2. Product Dashboards and Frontend-Heavy Apps
Startups building SaaS dashboards or client-facing web apps can use Netlify as a front-end platform.
- Host the React/Vue/Svelte front end and connect to external APIs or a separate backend.
- Use serverless functions for lightweight backend tasks (webhooks, proxies, cron jobs).
- Leverage edge functions for auth redirects or personalized content.
3. Multi-Environment Workflows for Product Teams
Product and growth teams can benefit from Netlify’s workflow features.
- Use deploy previews as “review apps” for each feature branch.
- Run experiments by deploying variant branches and routing traffic via edge logic or external tools.
- Enable non-technical stakeholders to validate flows and content via preview URLs.
4. Content-Driven Sites with Headless CMS
Netlify works well with headless CMSs like Contentful, Sanity, Strapi, or Netlify CMS.
- Editor updates trigger new builds automatically via webhooks.
- Marketing and content teams get fast, secure sites with no WordPress hosting headaches.
- Jamstack architecture keeps the public site static, improving security and performance.
Pricing
Netlify has a generous free tier and several paid plans. Details change over time, but the structure is typically as follows:
| Plan | Ideal For | Key Limits / Features | Approx. Price (USD) |
|---|---|---|---|
| Free | Personal projects, early MVPs |
|
$0 |
| Pro | Small teams and funded startups |
|
Per-seat monthly fee |
| Business / Enterprise | Scaling startups and larger organizations |
|
Custom pricing |
Billable usage often includes build minutes, bandwidth, and add-ons like analytics or extra functions. Many early-stage startups can comfortably operate on the Free or lower-tier Pro plans until traffic and team size grow.
Pros and Cons
Pros
- Developer-friendly workflow: Git-based deployments and automatic builds reduce DevOps complexity.

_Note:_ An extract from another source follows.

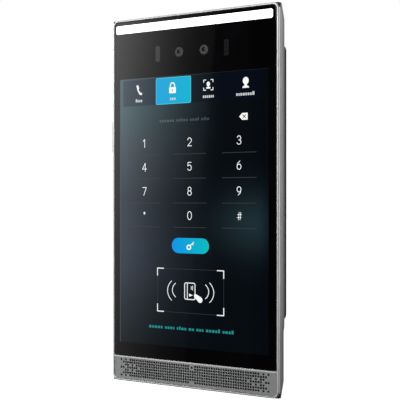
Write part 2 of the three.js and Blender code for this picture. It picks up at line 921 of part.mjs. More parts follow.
function wallBracket() {
  const lipTop = boxBottom - lipGap;
  const lipBottom = lipTop - bracketSheet;
  const plate = rect(-bracketHalfWidth, bracketHalfWidth, bracketBottom, bracketTop, 4);
  let body = join(
    slab(plate, bracketFront, totalDepth),
    block(-lipHalfWidth, lipHalfWidth, bracketFront, totalDepth, lipBottom, bracketBottom + 5),
    block(-lipHalfWidth, lipHalfWidth, lipFront, totalDepth, lipBottom, lipTop),
  );
  for (const [x, z] of hookPlaces) {
    const half = hookWidth / 2;
    const front = hookInner - bracketSheet;
    body = join(
      body,
      block(x - half, x + half, front, bracketFront + 0.5, z, z + hookNeck),
      block(x - half, x + half, front, hookInner, z, z + hookReach),
    );
  }
  const upperSlot = bracketTop - wallSlot.topInset;
  const lowerSlot = bracketBottom + wallSlot.bottomInset;
  const slots = mirroredPlaces(wallSlot.x, upperSlot, lowerSlot);
  for (const [x, z] of slots) {
    const w = wallSlot.width / 2;
    const h = wallSlot.height / 2;
    body = body.subtract(slab(rect(x - w, x + w, z - h, z + h, w), bracketFront - 1, totalDepth + 1));
  }
  const [tx, tz] = tamperPlace;
  const w = plungerRadius + slideGap + 0.9;
  const margin = 2; // the cable window is this much larger than the one in the rear box
  const cable = rect(
    portWindow.left - margin,
    portWindow.right + margin,
    portWindow.bottom - margin,
    portWindow.top + margin,
    3,
  );
  const lipHole = new THREE.CylinderGeometry(securityShank + slideGap, securityShank + slideGap, 6, 12);
  lipHole.rotateX(Math.PI / 2).translate(0, securityDepth, lipBottom);
  return cut(
    body,
    slab(cable, bracketFront - 1, totalDepth + 1),
    slab(rect(tx - w, tx + w, tz - w, tz + liftTravel + w, w * 0.9), bracketFront - 1, totalDepth + 1),
    toSolid(lipHole),
  );
}

// ---- Assembly ----

const finishes = {
  brightAluminium: { color: 0xc9cbcb, roughness: 0.28, metalness: 1 },
  greyAluminium: { color: 0x9b9d9c, roughness: 0.42, metalness: 1 },
  satinAluminium: { color: 0x8d8f8e, roughness: 0.5, metalness: 1 },
  blackGlass: { color: 0x050607, roughness: 0.06, metalness: 0 },
  whiteDiffuser: { color: 0xffffff, roughness: 0.6, metalness: 0 },
  screen: { color: 0x26323c, roughness: 0.2, metalness: 0 },
  blackPlastic: { color: 0x17181a, roughness: 0.55, metalness: 0 },
  lightPlastic: { color: 0xb9bbbb, roughness: 0.6, metalness: 0 },
  rubber: { color: 0x0c0c0d, roughness: 0.85, metalness: 0 },
  clearFilm: { color: 0x2a2c2e, roughness: 0.1, metalness: 0 },
  lens: { color: 0x5a5d60, roughness: 0.15, metalness: 0 },
  mesh: { color: 0x1b1b1c, roughness: 0.9, metalness: 0 },
  circuitBoard: { color: 0x0f4a2c, roughness: 0.5, metalness: 0 },
  steel: { color: 0xa8aaad, roughness: 0.35, metalness: 1 },
  brass: { color: 0xb08d4a, roughness: 0.35, metalness: 1 },
  greenPlastic: { color: 0x1e7a3c, roughness: 0.5, metalness: 0 },
  amberFilm: { color: 0xa5651c, roughness: 0.45, metalness: 0 },
};

const device = new THREE.Group();
device.position.y = -totalDepth;
const unit = new THREE.Group();
const bracket = new THREE.Group();
device.add(unit, bracket);

function add(group, name, solid, finish, x = 0, depth = 0, z = 0) {
  const made = solid.getMesh();
  const g = new THREE.BufferGeometry();
  g.setAttribute("position", new THREE.BufferAttribute(made.vertProperties, 3));
  g.setIndex(new THREE.BufferAttribute(made.triVerts, 1));
  g.computeVertexNormals();
  const mesh = new THREE.Mesh(g, new THREE.MeshStandardMaterial(finishes[finish]));
  mesh.name = name;
  mesh.position.set(x, depth, z);
  group.add(mesh);
}

add(unit, "front_frame", frontFrame(), "brightAluminium");
add(unit, "frame_seal", frameSeal(), "rubber");
add(unit, "cover_glass", coverGlass(), "blackGlass");
add(unit, "glass_gasket", glassGasket(), "rubber");
add(unit, "touch_sensor", displayLayer(glassBack + filmGap, touchThickness, 0.6), "clearFilm");
add(unit, "lcd_panel", displayLayer(panelFront, panelThickness), "screen");
add(unit, "backlight_unit", displayLayer(panelBack + faceGap, backlightThickness), "steel");
add(unit, "light_bar", lightBar(), "whiteDiffuser");
add(unit, "led_board", ledBoard(), "circuitBoard");

for (const [side, sign] of [["left", -1], ["right", 1]]) {
  const lensX = sign * lensSpread / 2;
  add(unit, "camera_lens_" + side, cameraLens(), "lens", lensX, 0, lensHeight);
  add(unit, "camera_module_" + side, cameraModule(), "blackPlastic", lensX, 0, lensHeight);
  add(unit, "infrared_lamp_" + side, infraredLamp(), "lens", sign * lampSpread / 2, 0, lensHeight);
}
add(unit, "camera_board", cameraBoard(), "circuitBoard");

add(unit, "speaker_grille", speakerGrille(), "satinAluminium");
add(unit, "acoustic_mesh", acousticMesh(), "mesh");
add(unit, "speaker_gasket", speakerGasket(), "rubber");
add(unit, "speaker_frame", speakerFrame(), "blackPlastic");
add(unit, "speaker_cone", speakerCone(), "clearFilm");
add(unit, "voice_coil", voiceCoil(), "brass");
add(unit, "speaker_magnet", speakerMagnet(), "steel");
add(unit, "microphone_boot", microphoneBoot(), "rubber", 0, 0, micHeight);
add(unit, "microphone", microphone(), "steel", 0, 0, micHeight);

add(unit, "side_housing", sideHousing(), "greyAluminium");
add(unit, "chassis_plate", chassisPlate(), "steel");
add(unit, "reader_antenna", readerAntenna(), "circuitBoard");
add(unit, "display_flex", displayFlex(), "amberFilm");
add(unit, "main_board", mainBoard(), "circuitBoard");
add(unit, "processor_shield", processorShield(), "steel");
add(unit, "heat_spreader", heatSpreader(), "satinAluminium");
add(unit, "network_jack", networkJack(), "steel");
add(unit, "power_terminal", terminalBlock(portWindow.bottom + powerTerminalRise), "greenPlastic");
add(unit, "lock_terminal", terminalBlock(portWindow.bottom + lockTerminalRise), "greenPlastic");
add(unit, "lock_relay", lockRelay(), "blackPlastic");
add(unit, "clock_battery", clockBattery(), "steel");
add(unit, "tamper_switch", tamperSwitch(), "blackPlastic");
add(unit, "tamper_plunger", tamperPlunger(), "lightPlastic", tamperPlace[0], 0, tamperPlace[1]);
add(unit, "reset_switch", resetSwitch(), "blackPlastic");
add(unit, "reset_button", resetButton(), "lightPlastic", resetPlace[0], 0, resetPlace[1]);
add(unit, "service_socket", serviceSocket(), "steel");
add(unit, "port_cover", portCover(), "lightPlastic");

add(unit, "rear_box", rearBox(), "blackPlastic");
add(unit, "cover_seal", coverSeal(), "rubber");
add(unit, "port_seal", portSeal(), "rubber");

housingScrewPlaces.forEach(([x, z], i) => {
  const seat = (z < 0 ? lowerDepth : housingDepth) - 0.9 + faceGap;
  const length = z < 0 ? 5 : 8.2;
  const solid = screw(smallShank, smallHead, smallHeadHeight, length);
  add(unit, "housing_screw_" + (i + 1), solid, "steel", x, seat - length, z);
});
coverScrewPlaces.forEach(([x, z], i) => {
  const seat = unitDepth - 2.4 + faceGap;
  const length = seat - (housingDepth - backWall) + 0.8;
  const solid = screw(smallShank, coverHead, 1.8, length);
  add(unit, "cover_screw_" + (i + 1), solid, "steel", x, seat - length, z);
});
boardScrewPlaces.forEach(([x, z], i) => {
  const length = boardBack - chassisBack + 0.3;
  const solid = screw(1, 2, 1.2, length, 8);
  add(unit, "board_screw_" + (i + 1), solid, "steel", x, boardBack + faceGap - length, z);
});

add(bracket, "wall_bracket", wallBracket(), "steel");
const securityGeometry = screw(securityShank, securityHead, 2.2, 9);
const securityTip = boxBottom - lipGap - bracketSheet - faceGap + 9;
add(bracket, "security_screw", securityGeometry, "steel", 0, securityDepth, securityTip);
bracket.getObjectByName("security_screw").rotation.x = -Math.PI / 2;

export default device;
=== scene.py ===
import math
import random

import bmesh
import bpy
from mathutils import Matrix, Vector


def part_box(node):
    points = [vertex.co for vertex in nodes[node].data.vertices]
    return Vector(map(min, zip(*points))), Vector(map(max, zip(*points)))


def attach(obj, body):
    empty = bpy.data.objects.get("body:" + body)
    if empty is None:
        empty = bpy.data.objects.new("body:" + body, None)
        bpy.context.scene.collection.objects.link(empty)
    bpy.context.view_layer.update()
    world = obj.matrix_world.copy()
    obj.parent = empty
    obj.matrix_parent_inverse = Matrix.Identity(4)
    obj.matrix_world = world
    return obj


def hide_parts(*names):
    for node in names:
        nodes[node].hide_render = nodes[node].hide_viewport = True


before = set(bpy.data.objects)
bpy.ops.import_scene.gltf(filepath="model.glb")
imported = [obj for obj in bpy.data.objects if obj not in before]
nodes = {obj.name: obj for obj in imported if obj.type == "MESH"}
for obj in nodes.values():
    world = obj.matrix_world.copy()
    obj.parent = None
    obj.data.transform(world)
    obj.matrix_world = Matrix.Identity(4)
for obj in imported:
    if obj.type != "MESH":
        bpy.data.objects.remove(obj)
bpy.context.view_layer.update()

mm = 0.001
scene = bpy.context.scene
random.seed(4)


# Shader maths: a wrapped socket, so that expressions add their own Math nodes
class Signal:
    def __init__(self, paint, socket):
        self.paint = paint
        self.socket = socket

    def maths(self, operation, first, second):
        return self.paint.node("ShaderNodeMath", {"operation": operation}, {0: first, 1: second})

    def __add__(self, other):
        return self.maths("ADD", self, other)

    def __radd__(self, other):
        return self.maths("ADD", other, self)

    def __sub__(self, other):
        return self.maths("SUBTRACT", self, other)

    def __rsub__(self, other):
        return self.maths("SUBTRACT", other, self)

    def __mul__(self, other):
        return self.maths("MULTIPLY", self, other)

    def __rmul__(self, other):
        return self.maths("MULTIPLY", other, self)

    def __truediv__(self, other):
        return self.maths("DIVIDE", self, other)

    def __pow__(self, other):
        return self.maths("POWER", self, other)

    def __gt__(self, other):
        return self.maths("GREATER_THAN", self, other)

    def __lt__(self, other):
        return self.maths("LESS_THAN", self, other)

    def fade(self):
        return self.maths("EXPONENT", self * -0.5, 0.0)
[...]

- Fast global performance: Edge network and static-first architecture deliver low latency and reliability.
- Excellent for modern frameworks: Strong support for Next.js, Gatsby, Astro, and other Jamstack frameworks.

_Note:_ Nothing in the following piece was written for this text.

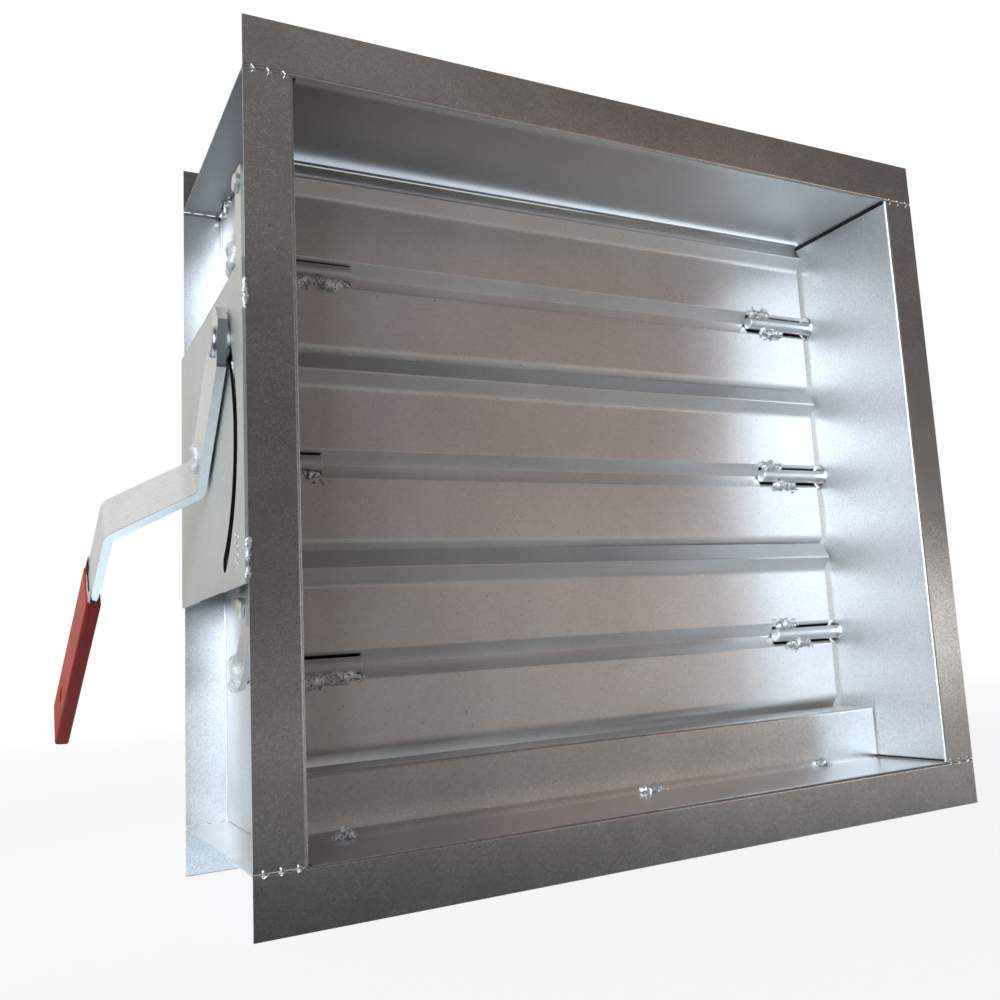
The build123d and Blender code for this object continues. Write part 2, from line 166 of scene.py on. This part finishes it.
tone = shade(tree, "ShaderNodeMapRange", {0: seen, 3: mirrored, 4: 0.80}).outputs[0]
warm = shade(tree, "ShaderNodeMapRange", {0: seen, 3: 0.84, 4: 1.0}).outputs[0]
green = shade(tree, "ShaderNodeMath", {0: warm}, operation="SQRT").outputs[0]
tint = shade(tree, "ShaderNodeCombineXYZ", {0: 1.0, 1: green, 2: warm}).outputs[0]
tint = shade(tree, "ShaderNodeVectorMath", {0: tint, "Scale": tone}, operation="SCALE").outputs[0]
paper = shade(tree, "ShaderNodeBsdfDiffuse", {"Color": tint})
glow = shade(tree, "ShaderNodeEmission", {"Color": (1, 1, 1, 1), "Strength": 1.0})
away = shade(tree, "ShaderNodeVectorMath", {0: place}, operation="LENGTH").outputs["Value"]
white = shade(tree, "ShaderNodeMapRange", {0: away, 1: 0.7, 2: 2.6, 3: 0.86, 4: 1.0}).outputs[0]
share = shade(tree, "ShaderNodeMath", {0: seen, 1: white}, operation="MULTIPLY").outputs[0]
both = shade(tree, "ShaderNodeMixShader", {0: share, 1: paper.outputs[0], 2: glow.outputs[0]})
shade(tree, "ShaderNodeOutputMaterial", {"Surface": both.outputs[0]})
floor_mesh.materials.append(floor_finish)


# Casing: four channels of hot dip galvanised sheet, folded on a brake. The zinc is a dull
# grey with a fine grain, faint clouds, small scuffs and specks of dirt, and painted shade and light on some
# faces.
def ramp(tree, value, start, end, first=0.0, last=1.0):
    """The value mapped from start..end to first..last and held at the ends."""
    return shade(tree, "ShaderNodeMapRange", {0: value, 1: start, 2: end, 3: first, 4: last}).outputs[0]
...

- Integrated features: Serverless functions, forms, identity, and analytics reduce the number of tools you need.
- Great for collaboration: Deploy previews make cross-functional review easy.
- Generous free tier: Ideal for bootstrapped founders and pre-launch teams.
Cons
- Not a full backend platform: Complex backend-heavy products usually need an additional infrastructure stack (e.g., dedicated APIs, databases, containers).

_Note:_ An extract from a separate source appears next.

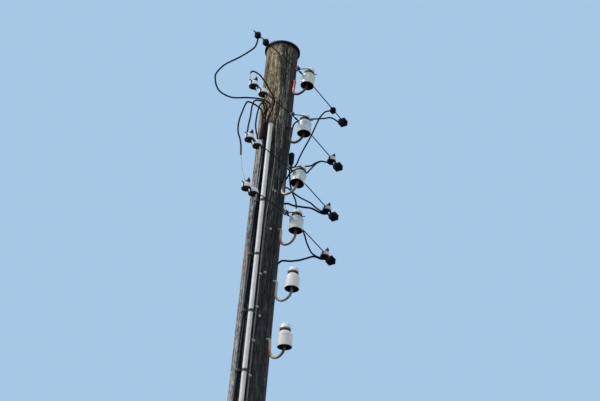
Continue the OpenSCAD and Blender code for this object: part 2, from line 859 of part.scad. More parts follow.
module rear_straps() {
    color("Gray")
        for (k = [0:straps])
            let (z = strap_top - k * strap_pitch)
                translate([0, 0, z - strap_w / 2])
                    linear_extrude(strap_w)
                        rear_strap_outline(z);
}

// Thin cable: straight up the pole, then over in a small arch, as turns round the pole and heights from its top
thin_drop = 1450;
thin_bend = pole_h - thin_drop;
thin_turns = [[0, -thin_drop], [3, -1300], [6, -1180], [9, -1040], [9, -900], [6, -780], [4, -690], [5, -650],
    [9, -620], [15, -610], [21, -622], [25, -655], [26, -700], [26, -780], [26, -860]];
function thin_at(a, z) = spot(a, pole_r(z) + thin_off, z);
thin_points = concat(
    [thin_at(thin_a, riser_foot)],
    [for (k = [1:9]) thin_at(thin_a, riser_foot + k * (thin_bend - riser_foot) / 10)],
    [for (q = thin_turns) thin_at(thin_a + q[0], pole_h + q[1])]);

module thin_cable() {
    color("SlateGray")
        sweep(thin_points, thin_d);
}

module clip_outline(z, a) {
    pr = pole_r(z) + seat;
    difference() {
        union() {
            rotate(a)
                translate([pole_r(z) + thin_off, 0])
                    circle(d = thin_d + 2 * seat + 3);
            intersection() {
                circle(r = pr + 1.5, $fn = 96);
                polygon([[0, 0], 2 * pr * [cos(a - 2), sin(a - 2)], 2 * pr * [cos(a + 6.5), sin(a + 6.5)]]);
            }
        }
        circle(r = pr, $fn = 96);
        rotate(a)
            translate([pole_r(z) + thin_off, 0])
                circle(d = thin_d + 2 * seat);
    }
}

module cable_clips() {
    color("Silver")
        for (k = [3:clips])
            let (z = clip_top - k * clip_pitch)
                translate([0, 0, z - 6])
                    linear_extrude(12)
                        clip_outline(z, thin_a);
}

pole_shaft();
pole_cap();
cap_nails();
hook(0);  // hook_1
hook(1);  // hook_2
hook(2);  // hook_3
hook(3);  // hook_4
hook(4);  // hook_5
hook(5);  // hook_6
insulator(0);  // insulator_1
insulator(1);  // insulator_2
insulator(2);  // insulator_3
insulator(3);  // insulator_4
insulator(4);  // insulator_5
insulator(5);  // insulator_6
tie_with_leg(0);  // tie_1
tie_with_leg(1);  // tie_2
tie_with_leg(2);  // tie_3
tie_with_leg(3);  // tie_4
tie(4);  // tie_5
tie(5);  // tie_6
conductor(0);  // conductor_1
conductor(1);  // conductor_2
conductor(2);  // conductor_3
conductor(3);  // conductor_4
binding_clamps();
clamp_hoods();
clamp_cores();
clamp_bolts();
tap_connectors();
tap_bolts();
tap_cables_left();
tap_cables_right();
conduit();
conduit_cap();
cable_bundle();
bundle_boot();
rear_bundle();
side_boot();
riser_straps();
rear_straps();
thin_cable();
cable_clips();
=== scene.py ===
"""A wooden utility pole with six bell insulators, tap clamps and a cable riser.

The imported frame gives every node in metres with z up, the ground at z = 0 and the pole on the z axis.
Each class below is one sub-assembly: it holds its sizes, builds its meshes and dresses them.
"""
from __future__ import annotations

import logging
import math
from dataclasses import dataclass, field
from enum import Enum
from typing import Any, Iterable, Sequence

import bmesh
import bpy
import numpy as np
from mathutils import Matrix, Vector


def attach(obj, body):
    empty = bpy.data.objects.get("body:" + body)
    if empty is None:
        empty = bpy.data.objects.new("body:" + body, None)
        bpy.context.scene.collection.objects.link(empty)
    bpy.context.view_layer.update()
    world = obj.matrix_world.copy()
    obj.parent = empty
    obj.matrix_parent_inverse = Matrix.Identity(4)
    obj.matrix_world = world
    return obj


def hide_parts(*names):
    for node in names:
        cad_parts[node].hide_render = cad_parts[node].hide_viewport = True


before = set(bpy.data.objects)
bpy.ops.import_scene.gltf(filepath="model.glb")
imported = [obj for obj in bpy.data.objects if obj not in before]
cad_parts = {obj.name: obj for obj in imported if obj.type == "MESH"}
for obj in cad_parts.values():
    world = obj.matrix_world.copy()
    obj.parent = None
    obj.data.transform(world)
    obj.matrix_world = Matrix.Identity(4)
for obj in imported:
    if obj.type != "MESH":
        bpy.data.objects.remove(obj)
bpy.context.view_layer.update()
log = logging.getLogger("utility_pole")

MM = 0.001
BODY = "root"
SEAT = 0.3 * MM  # gap between the pole and what is fixed on it
WELD = 0.02 * MM  # points of a CAD mesh that are nearer than this are one point
FLAT = math.radians(2)  # CAD faces that meet at less are merged
EDGE = math.radians(35)  # steeper edges of a CAD mesh are rounded
SHARP = math.radians(38)  # steeper edges stay sharp on turned pieces and on heads
WHOLE_TURN = 2 * math.pi

Colour = tuple[float, float, float, float]
Stops = tuple[tuple[float, Colour], ...]
Path = np.ndarray
Row = tuple[float, ...]
Pairs = tuple[tuple[float, float], ...]
Profile = list[tuple[float, float]]
Piece = bpy.types.Object
Mesh = bpy.types.Mesh
Material = bpy.types.Material
Tree = bpy.types.NodeTree
Node = bpy.types.Node
Socket = bpy.types.NodeSocket


class Side(Enum):
    """Side of the pole along the line: LEFT is toward -Y, RIGHT toward +Y."""

    LEFT = -1
    RIGHT = 1


class Slot(Enum):
    """Material slots of the record."""

    WOOD = "weathered_wood"
    CAP = "cap_sheet"
    NAIL = "nail_steel"
    HOOK = "hook_steel"
    PORCELAIN = "porcelain"
    TIE = "tie_wire"
    LINE = "line_wire"
    ALLOY = "clamp_alloy"
    HOOD = "hood_plastic"
    CORE = "rusty_metal"
    BOLT = "bolt_steel"
    CONNECTOR = "black_plastic"
    CABLE = "black_cable"
    CONDUIT = "conduit_plastic"
    BOOT = "boot_rubber"
    STRAP = "strap_steel"
    THIN = "grey_cable"
    CLIP = "clip_metal"


def tone(red: int, green: int, blue: int) -> Colour:
    """Turn red, green and blue of 0..255, as a screen shows them, into the linear colour that shaders take."""
    parts = [c / 255 for c in (red, green, blue)]
    return tuple(p / 12.92 if p <= 0.04045 else ((p + 0.055) / 1.055) ** 2.4 for p in parts) + (1.0,)


# --------------- sizes and places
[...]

- Usage-based limits: Build minutes and bandwidth limits on lower tiers can become constraints as you grow.
- Learning curve for advanced features: Edge functions, custom build pipelines, and advanced routing require some time to master.
- Vendor lock-in risk: While static output is portable, certain Netlify-specific features (functions, identity) require effort to migrate away from.
Alternatives
| Tool | Positioning | Strengths vs. Netlify | When to Consider |
|---|---|---|---|
| Vercel | Front-end cloud, strong Next.js focus | Best-in-class support for Next.js, strong DX, edge functions | If your main stack is Next.js or you want deep React ecosystem integration |
| GitHub Pages | Basic static site hosting | Simpler, free, integrated with GitHub | If you just need static hosting and minimal features |
| Cloudflare Pages | Jamstack hosting on Cloudflare’s edge | Excellent global network, tight integration with Cloudflare Workers | If you already use Cloudflare products or need edge compute flexibility |
| Render | Full-stack hosting (static, web services, databases) | More backend options (web services, cron jobs, DBs) | If you want both front-end and backend on a single platform |
| AWS Amplify | Frontend + backend on AWS | Deep integration with AWS services and mobile/web backends | If you are committed to AWS and expect complex backend needs |
Who Should Use It
Netlify is best suited for:
- Early-stage startups and solo founders who want fast, low-friction deployment for MVPs, landing pages, and simple web apps.
- Product-led teams that iterate quickly on UI and UX, relying on deploy previews and Git-based workflows.
- Jamstack and front-end-heavy products where the core logic lives in the client, serverless functions, or external APIs.
- Marketing and content teams that need fast, secure, and reliable content sites integrated with a headless CMS.
It may be less ideal if your product requires heavy backend logic, real-time features, or complex data processing entirely on one platform. In those cases, Netlify can still host your front end but will need to be paired with other backend infrastructure.
Key Takeaways
- Netlify simplifies modern web deployment by automating builds and deployments directly from your Git repo.
- Its combination of global edge hosting, serverless functions, and deploy previews makes it a strong fit for startup workflows.
- The free tier is powerful enough for many early-stage startups, with paid plans unlocking more scale and collaboration features.
- Netlify is particularly compelling for Jamstack architectures, static sites, and front-end-focused SaaS products.
- Alternatives like Vercel, Cloudflare Pages, Render, and AWS Amplify may be better if you need tighter integration with specific frameworks or more backend services.
For most startups building web products today, Netlify is a practical, low-friction platform that lets teams ship faster and spend more time on product, not infrastructure.